AVAILABLE DATA
----
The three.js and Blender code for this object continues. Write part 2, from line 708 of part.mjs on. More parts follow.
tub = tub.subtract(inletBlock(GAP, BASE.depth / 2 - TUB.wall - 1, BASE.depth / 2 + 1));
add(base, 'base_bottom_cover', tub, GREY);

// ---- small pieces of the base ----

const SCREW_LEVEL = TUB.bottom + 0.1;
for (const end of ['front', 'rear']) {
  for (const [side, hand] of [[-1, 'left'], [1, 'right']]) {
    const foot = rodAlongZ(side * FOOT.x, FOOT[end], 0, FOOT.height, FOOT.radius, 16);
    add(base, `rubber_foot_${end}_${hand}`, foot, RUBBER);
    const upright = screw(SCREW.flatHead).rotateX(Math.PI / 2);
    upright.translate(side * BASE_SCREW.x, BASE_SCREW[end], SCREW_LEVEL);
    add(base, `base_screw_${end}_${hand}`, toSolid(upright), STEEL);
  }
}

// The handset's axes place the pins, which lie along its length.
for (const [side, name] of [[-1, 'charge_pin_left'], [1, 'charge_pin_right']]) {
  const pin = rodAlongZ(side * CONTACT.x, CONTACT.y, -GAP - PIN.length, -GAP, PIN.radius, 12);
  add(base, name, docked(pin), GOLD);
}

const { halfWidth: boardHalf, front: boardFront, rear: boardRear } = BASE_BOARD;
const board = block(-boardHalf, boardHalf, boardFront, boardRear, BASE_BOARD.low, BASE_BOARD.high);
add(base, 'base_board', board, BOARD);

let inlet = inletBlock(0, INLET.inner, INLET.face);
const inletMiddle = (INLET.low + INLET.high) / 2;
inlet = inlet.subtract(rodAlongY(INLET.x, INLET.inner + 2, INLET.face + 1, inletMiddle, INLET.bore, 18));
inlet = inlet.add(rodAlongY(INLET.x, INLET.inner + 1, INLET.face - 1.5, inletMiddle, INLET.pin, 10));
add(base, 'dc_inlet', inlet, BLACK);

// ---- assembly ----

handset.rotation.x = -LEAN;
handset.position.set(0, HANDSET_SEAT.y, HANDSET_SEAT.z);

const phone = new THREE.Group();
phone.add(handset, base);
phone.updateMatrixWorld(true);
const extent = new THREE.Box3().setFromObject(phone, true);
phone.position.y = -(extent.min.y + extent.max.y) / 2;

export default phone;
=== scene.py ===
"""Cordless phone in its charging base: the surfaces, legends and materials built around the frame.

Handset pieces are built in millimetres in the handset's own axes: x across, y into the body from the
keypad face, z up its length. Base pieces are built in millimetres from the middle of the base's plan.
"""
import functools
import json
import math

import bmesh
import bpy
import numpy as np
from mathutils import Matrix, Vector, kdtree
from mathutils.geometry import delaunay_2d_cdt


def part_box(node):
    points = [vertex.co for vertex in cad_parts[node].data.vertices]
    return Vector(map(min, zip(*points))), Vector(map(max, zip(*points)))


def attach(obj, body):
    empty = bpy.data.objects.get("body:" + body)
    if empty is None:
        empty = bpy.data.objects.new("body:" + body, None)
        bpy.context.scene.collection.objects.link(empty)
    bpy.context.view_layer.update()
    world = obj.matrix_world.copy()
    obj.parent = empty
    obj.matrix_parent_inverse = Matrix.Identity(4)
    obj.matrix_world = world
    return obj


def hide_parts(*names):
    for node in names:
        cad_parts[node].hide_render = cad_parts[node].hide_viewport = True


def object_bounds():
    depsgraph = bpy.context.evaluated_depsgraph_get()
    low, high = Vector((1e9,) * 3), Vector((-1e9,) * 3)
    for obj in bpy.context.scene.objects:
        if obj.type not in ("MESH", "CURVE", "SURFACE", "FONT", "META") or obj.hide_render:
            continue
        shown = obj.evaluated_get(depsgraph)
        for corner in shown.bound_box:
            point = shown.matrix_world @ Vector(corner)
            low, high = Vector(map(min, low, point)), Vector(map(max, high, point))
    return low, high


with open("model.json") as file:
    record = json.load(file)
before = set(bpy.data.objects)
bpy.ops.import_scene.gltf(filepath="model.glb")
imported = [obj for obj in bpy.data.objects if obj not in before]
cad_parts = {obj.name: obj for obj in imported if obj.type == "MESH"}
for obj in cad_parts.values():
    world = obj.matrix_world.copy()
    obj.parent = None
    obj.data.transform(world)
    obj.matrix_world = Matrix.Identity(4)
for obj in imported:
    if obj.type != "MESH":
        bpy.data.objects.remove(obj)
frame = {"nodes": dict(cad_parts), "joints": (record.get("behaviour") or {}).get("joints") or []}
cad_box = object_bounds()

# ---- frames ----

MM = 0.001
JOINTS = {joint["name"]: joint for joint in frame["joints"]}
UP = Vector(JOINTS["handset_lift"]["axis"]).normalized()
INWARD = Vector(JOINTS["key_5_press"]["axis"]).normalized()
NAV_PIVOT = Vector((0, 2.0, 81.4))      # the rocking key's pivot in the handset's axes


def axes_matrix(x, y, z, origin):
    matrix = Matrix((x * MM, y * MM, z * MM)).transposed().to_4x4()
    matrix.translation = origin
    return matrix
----
GOAL OF THE EXERCISE
Reproduce exactly the lines from the line with "const phone = new THREE.Group();" through the line with "before = set(bpy.data.objects)", both end lines included, and only those lines.

OUTPUT OF THE TASK
const phone = new THREE.Group();
phone.add(handset, base);
phone.updateMatrixWorld(true);
const extent = new THREE.Box3().setFromObject(phone, true);
phone.position.y = -(extent.min.y + extent.max.y) / 2;

export default phone;
=== scene.py ===
"""Cordless phone in its charging base: the surfaces, legends and materials built around the frame.

Handset pieces are built in millimetres in the handset's own axes: x across, y into the body from the
keypad face, z up its length. Base pieces are built in millimetres from the middle of the base's plan.
"""
import functools
import json
import math

import bmesh
import bpy
import numpy as np
from mathutils import Matrix, Vector, kdtree
from mathutils.geometry import delaunay_2d_cdt


def part_box(node):
    points = [vertex.co for vertex in cad_parts[node].data.vertices]
    return Vector(map(min, zip(*points))), Vector(map(max, zip(*points)))


def attach(obj, body):
    empty = bpy.data.objects.get("body:" + body)
    if empty is None:
        empty = bpy.data.objects.new("body:" + body, None)
        bpy.context.scene.collection.objects.link(empty)
    bpy.context.view_layer.update()
    world = obj.matrix_world.copy()
    obj.parent = empty
    obj.matrix_parent_inverse = Matrix.Identity(4)
    obj.matrix_world = world
    return obj


def hide_parts(*names):
    for node in names:
        cad_parts[node].hide_render = cad_parts[node].hide_viewport = True


def object_bounds():
    depsgraph = bpy.context.evaluated_depsgraph_get()
    low, high = Vector((1e9,) * 3), Vector((-1e9,) * 3)
    for obj in bpy.context.scene.objects:
        if obj.type not in ("MESH", "CURVE", "SURFACE", "FONT", "META") or obj.hide_render:
            continue
        shown = obj.evaluated_get(depsgraph)
        for corner in shown.bound_box:
            point = shown.matrix_world @ Vector(corner)
            low, high = Vector(map(min, low, point)), Vector(map(max, high, point))
    return low, high


with open("model.json") as file:
    record = json.load(file)
before = set(bpy.data.objects)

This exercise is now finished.